There are way too many applications that require their time, and they will not give one ridden with mistakes a second look. It is in your best interest, that your resume is free of every form of mistake. You have to go through your application over and over again before you hit that ‘send’ or ‘submit’ button. 

However, if you are and have been applying to so many companies, burnout is inevitable, and when this happens, an application will have mistakes. Because of your burnout, you may not notice this, but the HR is not suffering from burnout, so they will notice the result of your burnout. They will not be sympathetic. 

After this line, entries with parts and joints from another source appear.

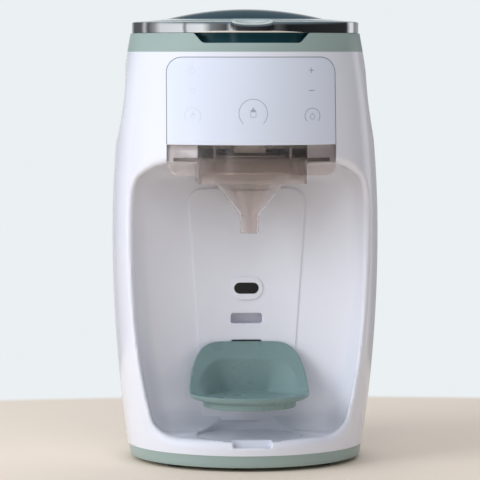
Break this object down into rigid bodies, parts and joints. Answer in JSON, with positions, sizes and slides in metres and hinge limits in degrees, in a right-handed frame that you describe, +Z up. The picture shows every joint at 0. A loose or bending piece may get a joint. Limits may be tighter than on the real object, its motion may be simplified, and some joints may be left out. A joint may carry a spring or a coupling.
{
  "type": "baby formula maker",
  "caption": "Barrel-shaped counter-top baby formula maker with a powder hopper, funnel drawer, bottle stand and lift-off water tank.",
  "frame": {"origin": "under the middle of the machine's box, on the surface it stands on", "axes": "+X to the machine's left as it faces the viewer's right hand in a front view, +Y to the back, +Z up"},
  "size_m": [0.22, 0.265, 0.371],
  "materials": {
    "white_gloss": "smooth moulded gloss",
    "panel_gloss": "high gloss",
    "sage": "fine satin",
    "stand_teal": "fine matte",
    "chrome": "bright plated",
    "steel": "brushed",
    "smoke": "clear smoked gloss",
    "teal_glass": "dark clear gloss",
    "black_gloss": "gloss",
    "black_rubber": "matte",
    "silicone": "satin",
    "natural": "natural moulding",
    "light_guide": "frosted clear",
    "circuit": "coated board"
  },
  "bodies": {
    "housing": {"base_tray": "sage", "feet": "black_rubber", "base_screws": "steel", "front_housing": "white_gloss", "rear_housing": "white_gloss", "tank_dock": "white_gloss", "back_panel": "white_gloss", "sensor_bezel": "white_gloss", "sensor_window": "black_gloss", "sensor_board": "circuit", "control_panel": "panel_gloss", "touch_film": "circuit", "light_ring": "light_guide", "control_board": "circuit", "collar": "sage", "deck_plate": "natural", "powder_chute": "natural", "powder_motor": "steel", "water_nozzle": "black_gloss", "valve_port": "black_gloss", "water_pump": "natural", "pump_motor": "steel", "heater": "steel", "heater_bracket": "steel", "hose_inlet": "silicone", "hose_heater": "silicone", "hose_outlet": "silicone", "power_board": "circuit", "cord_gland": "black_rubber"},
    "hopper": {"powder_hopper": "teal_glass", "powder_guard": "natural", "lid_pin": "steel"},
    "lid": {"lid_rim": "chrome", "lid_cover": "sage", "lid_window": "teal_glass", "lid_seal": "silicone"},
    "dosing": {"dosing_wheel": "natural", "stirrer": "natural"},
    "gear": {"drive_gear": "natural"},
    "pinion": {"motor_pinion": "steel"},
    "drawer": {"funnel_drawer": "smoke", "funnel_cone": "smoke"},
    "stand": {"bottle_stand": "stand_teal"},
    "tank": {"water_tank": "smoke", "valve_cage": "natural", "tank_lid_pin": "steel", "valve_spring": "steel"},
    "tank_cover": {"tank_lid": "sage"},
    "plunger": {"valve_plunger": "silicone"},
    "rotor": {"pump_rotor": "steel"}
  },
  "joints": [
    {"name": "hopper_lift", "type": "slide", "parent": "housing", "child": "hopper", "axis": [0, 0, 1], "range_m": [0, 0.12]},
    {"name": "lid_hinge", "type": "hinge", "parent": "hopper", "child": "lid", "pos_m": [0, 0.04458, 0.3555], "axis": [-1, 0, 0], "range_deg": [0, 75]},
    {"name": "dosing_spin", "type": "hinge", "parent": "hopper", "child": "dosing", "pos_m": [0, -0.03372, 0.278], "axis": [0, 0, 1], "continuous": true},
    {"name": "gear_spin", "type": "hinge", "parent": "housing", "child": "gear", "pos_m": [0, -0.03372, 0.269], "axis": [0, 0, 1], "continuous": true},
    {"name": "pinion_spin", "type": "hinge", "parent": "housing", "child": "pinion", "pos_m": [0, 0.00018, 0.269], "axis": [0, 0, 1], "continuous": true},
    {"name": "drawer_slide", "type": "slide", "parent": "housing", "child": "drawer", "axis": [0, -1, 0], "range_m": [0, 0.1]},
    {"name": "stand_pull", "type": "slide", "parent": "housing", "child": "stand", "axis": [0, -1, 0], "range_m": [0, 0.12]},
    {"name": "tank_lift", "type": "slide", "parent": "housing", "child": "tank", "axis": [0, 0, 1], "range_m": [0, 0.32]},
    {"name": "tank_lid_hinge", "type": "hinge", "parent": "tank", "child": "tank_cover", "pos_m": [0, 0.11854, 0.3225], "axis": [-1, 0, 0], "range_deg": [0, 90]},
    {"name": "valve_slide", "type": "slide", "parent": "tank", "child": "plunger", "axis": [0, 0, 1], "range_m": [0, 0.003], "stiffness_N_per_m": 80, "springref_m": -0.002, "deforming": ["valve_spring"]},
    {"name": "rotor_spin", "type": "hinge", "parent": "housing", "child": "rotor", "pos_m": [-0.034, 0.01199, 0.03], "axis": [0, 0, 1], "continuous": true}
  ],
  "couplings": [
    {"joint": "gear_spin", "follows": "dosing_spin", "ratio": 1},
    {"joint": "pinion_spin", "follows": "dosing_spin", "ratio": -2.8571}
  ]
}
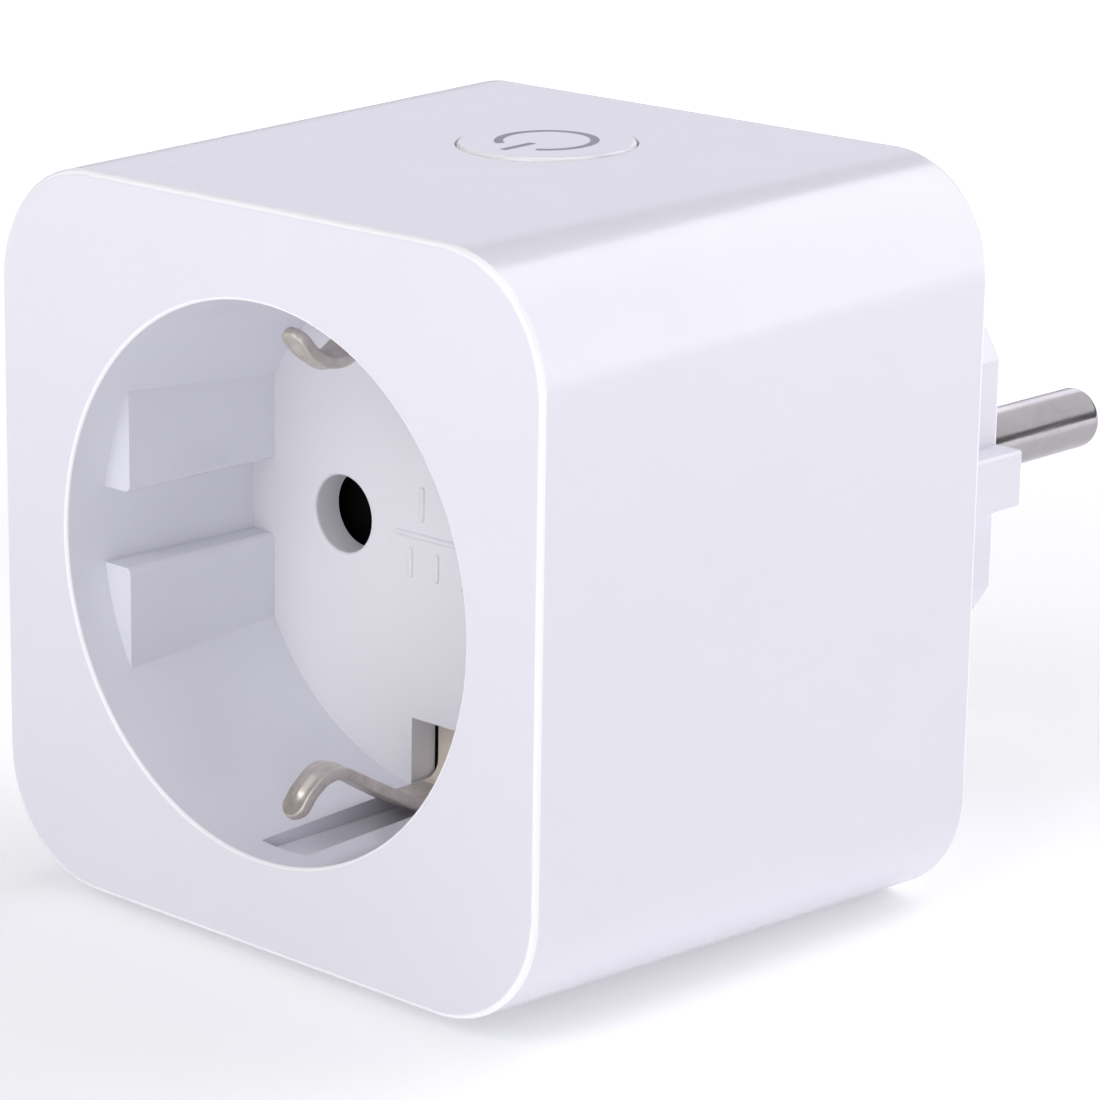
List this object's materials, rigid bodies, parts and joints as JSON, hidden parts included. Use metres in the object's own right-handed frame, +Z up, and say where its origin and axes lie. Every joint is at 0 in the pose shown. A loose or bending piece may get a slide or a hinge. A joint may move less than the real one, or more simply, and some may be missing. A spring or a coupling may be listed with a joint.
{
  "type": "plug-in socket power meter",
  "caption": "Cube-shaped plug-in socket adapter with a power meter inside: recessed earthed socket in front, two-pin plug behind, round push button on top.",
  "frame": {"origin": "on the standing surface, under the middle of the whole object in X and Y", "axes": "+Y from the socket face back along the socket axis to the pin tips, +Z up to the button, +X to the right seen from the socket side"},
  "size_m": [0.0544, 0.0808, 0.0549],
  "materials": {
    "white_housing": "satin-gloss moulded, off-white",
    "white_insert": "satin moulded, white",
    "nickel": "nickel plated",
    "steel": "zinc plated",
    "brass": "plain",
    "black_plastic": "matte",
    "icon_grey": "translucent grey",
    "circuit_board": "solder mask",
    "dark_plunger": "matte",
    "led_lens": "clear",
    "tinned_shield": "tinned",
    "copper": "tinned copper",
    "relay_blue": "gloss",
    "coil_copper": "enamelled wire",
    "capacitor_yellow": "box capacitor",
    "ferrite": "sintered",
    "winding_tape": "polyester tape",
    "capacitor_sleeve": "shrink sleeve",
    "varistor_blue": "epoxy",
    "resistor_body": "flameproof coat",
    "chip_black": "moulded"
  },
  "bodies": {
    "housing": {"front_shell": "white_housing", "rear_cover": "white_housing", "rear_screws": "steel", "plug_pin_left": "nickel", "plug_pin_right": "nickel", "plug_earth_contact_top": "nickel", "plug_earth_contact_bottom": "nickel", "plug_earth_yoke": "nickel", "earth_pin_sleeve": "nickel", "earth_link": "brass", "socket_floor": "white_insert", "contact_carrier": "black_plastic", "carrier_screws": "steel", "live_contact": "brass", "neutral_contact": "brass", "earth_bridge": "nickel", "shutter_spring": "steel", "control_board": "circuit_board", "tact_switch_body": "black_plastic", "status_led": "led_lens", "radio_board": "circuit_board", "radio_shield": "tinned_shield", "board_header": "black_plastic", "main_board": "circuit_board", "live_strap": "copper", "neutral_strap": "copper", "relay_base": "black_plastic", "relay_case": "relay_blue", "relay_coil": "coil_copper", "relay_yoke": "steel", "filter_capacitor": "capacitor_yellow", "transformer_core": "ferrite", "transformer_winding": "winding_tape", "bulk_capacitor_1": "capacitor_sleeve", "bulk_capacitor_2": "capacitor_sleeve", "varistor": "varistor_blue", "fuse_resistor": "resistor_body", "filter_inductor": "ferrite", "current_shunt": "copper", "metering_chip": "chip_black", "bridge_rectifier": "chip_black", "voltage_regulator": "chip_black"},
    "button": {"button_cap": "white_housing", "button_icon": "icon_grey"},
    "plunger": {"tact_switch_plunger": "dark_plunger"},
    "shutter": {"shutter_disc": "black_plastic"},
    "clip_bottom": {"earth_clip_bottom": "nickel"},
    "clip_top": {"earth_clip_top": "nickel"},
    "armature": {"relay_armature": "steel"}
  },
  "joints": [
    {"name": "button_press", "type": "slide", "parent": "housing", "child": "button", "axis": [0, 0.027, -0.9996], "range_m": [0, 0.0004], "stiffness_N_per_m": 4000, "springref_m": -0.0002},
    {"name": "plunger_press", "type": "slide", "parent": "housing", "child": "plunger", "axis": [0, 0, -1], "range_m": [0, 0.0004]},
    {"name": "shutter_turn", "type": "hinge", "parent": "housing", "child": "shutter", "pos_m": [0, -0.01885, 0.02745], "axis": [0, 1, 0], "range_deg": [0, 40], "stiffness_Nm_per_rad": 0.002, "springref_deg": -17.19},
    {"name": "clip_bottom_flex", "type": "hinge", "parent": "housing", "child": "clip_bottom", "pos_m": [0, -0.02387, 0.00845], "axis": [1, 0, 0], "range_deg": [0, 5], "stiffness_Nm_per_rad": 0.7, "springref_deg": -1.15},
    {"name": "clip_top_flex", "type": "hinge", "parent": "housing", "child": "clip_top", "pos_m": [0, -0.02387, 0.04645], "axis": [-1, 0, 0], "range_deg": [0, 5], "stiffness_Nm_per_rad": 0.7, "springref_deg": -1.15},
    {"name": "armature_pull", "type": "hinge", "parent": "housing", "child": "armature", "pos_m": [0.0054, -0.00425, 0.01245], "axis": [0, 0, -1], "range_deg": [0, 5], "stiffness_Nm_per_rad": 0.01, "springref_deg": -5.73}
  ],
  "couplings": [
    {"joint": "plunger_press", "follows": "button_press", "ratio": 1}
  ]
}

Loss of Credibility: A company will not take a person who applies for multiple roles in their company seriously. The ‘jack of all trades’ saying is a myth you should trash. Understandably, desperation will make you want to put your feet in all the waters made available. 

However, desperation is one horrid stench that can be perceived from CVs away. Sending out multiple CVs to one company is the fastest way to lose your credibility. There is a specific reason the call for recruitment did not say “We are looking for someone who can do this, that, this and that”. Instead, it listed all the roles differently. 

They are expecting a person who has a specialty to apply for a role they are a master at. So when you throw your hands all over the place like that, the company is well within their rights to assume that you are unaware of the role intimately. They will go for someone who knows what they are doing, and your resume goes in the trash. You would never get called. 

Getting a job is the goal. However, your strategy through which you intend to get that job matters. The processes leading up to your first interview determine if you get the interview or not. Apply to a few jobs at a time, go for the interviews prepared, after sending an impressive CV. There are jobs, however, you are not qualified for all of them, focus on the ones you are qualified for and apply a few at a time.